Actually it is a great lens! Just a very different lens from what it is on 35mm!


This is a great point Alex, and isn't necessarily limited to the D100, but to any dSLR without a full frame sensor. This is especially true with the 10D / D60 / D30, as the 1.6x factor makes the lenses behave that much more differently.

If you've got a film SLR and any lenses, the change to a dSLR can certainly be difficult for a time, since you might find yourself thinking "damn, if only the lense was as wide as it is on my XYZ". I can say from my limited personal experience that over time, you just adjust to it. It's been quite a while since I shot a role of film, long enough that I don't remember what it's like to have the lenses I have behave the way they were originally designed to.

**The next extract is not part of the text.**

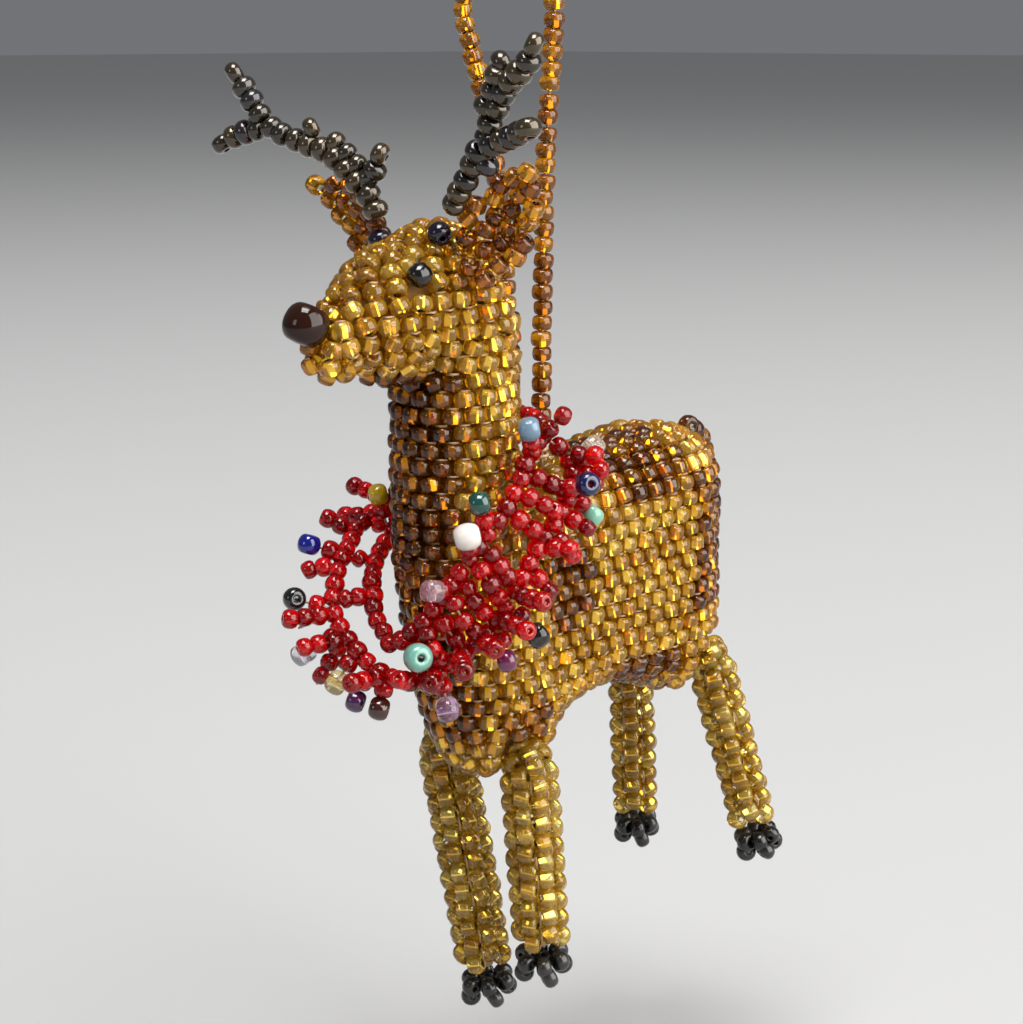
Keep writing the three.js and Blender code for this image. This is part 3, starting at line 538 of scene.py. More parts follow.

Back to the original topic, I find that having a zoom is very valuable, even underwater. I like having the ability to alter the composition without moving too much, since the more you move, the more likely the subject is to disappear on you (ok, maybe not coral, but...). Having a zoom also allows you to get just a *little* bit closer sometimes, and to do so without the damaging the reef, or spooking your subject.

I'm looking at getting the new Canon 17-40L as my primary wide-r lense. The other lense I am considering as an alternative is the Sigma 14mm, which many people with Canon's seem to like.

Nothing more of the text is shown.